Es España y en Estados Unidos vieron la forma. Eso que llaman contenido, sí, ha dado buenos resultados, pero el aporte en cuanto a nuevas formas escénicas ha sido bien recibido. Porque ésta es una obra que no se sabe si es musical, si es épica, si el lineal o si tiene rupturas de tiempo. El escritor guatemalteco Arturo Arias dice, entre otras cosas, que la obra gana porque en primer lugar hay placer y porque el público sale de ella como convertido en negro.
¿Cree que la obra también puede ser una muestra del sincretismo no sólo en la cultura garífuna sino también en la cultura nacional?

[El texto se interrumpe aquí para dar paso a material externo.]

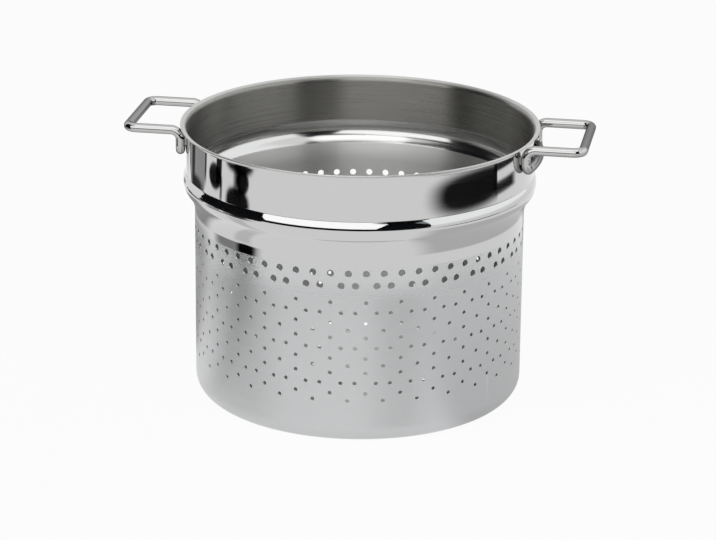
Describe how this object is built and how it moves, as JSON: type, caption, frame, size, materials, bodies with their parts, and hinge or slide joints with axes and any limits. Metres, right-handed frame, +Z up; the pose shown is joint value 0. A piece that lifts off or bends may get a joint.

No sólo de la cultura nacional sino también de la cultura universal. Es que la escena de la entrada del barco es algo que cambia la vida de los personajes, ya los pone a exportar. También la llegada del ferrocarril es vital.
En estos tiempos en los que tanto se habla de unión nacional, ¿en qué medida cree que esta obra podría contribuir a hacer eso posible?
Creo que ayuda en la medida en que los personajes jamás dejan de ser hondureños una vez que entraron en la historia nuestra. Al final de la obra, el acto ese de sacar la bandera, que es un poco romanticón, yo lo pensé mucho, pero no hice caso a los intelectuales, así que permití que la sacaran, aunque no acostumbro a hacer ese tipo de concesiones, de mover los resortes afectivos, pero ellos mismos, los actores, la sacaron desde la primera vez que nos presentamos fuera de Honduras.
¿Considera usted que dirigiendo la mirada hacia la periferia, en este caso hacia la cultura garífuna, podríamos encontrar ese sentido de la identidad nacional que tanto se busca en Honduras?
Por supuesto, porque la comunidad garífuna es uno de los grupos más excluidos del país y paradójicamente los grupos excluidos son los que más luchan por la identidad nacional y los que más tienen sentido de pertenencia.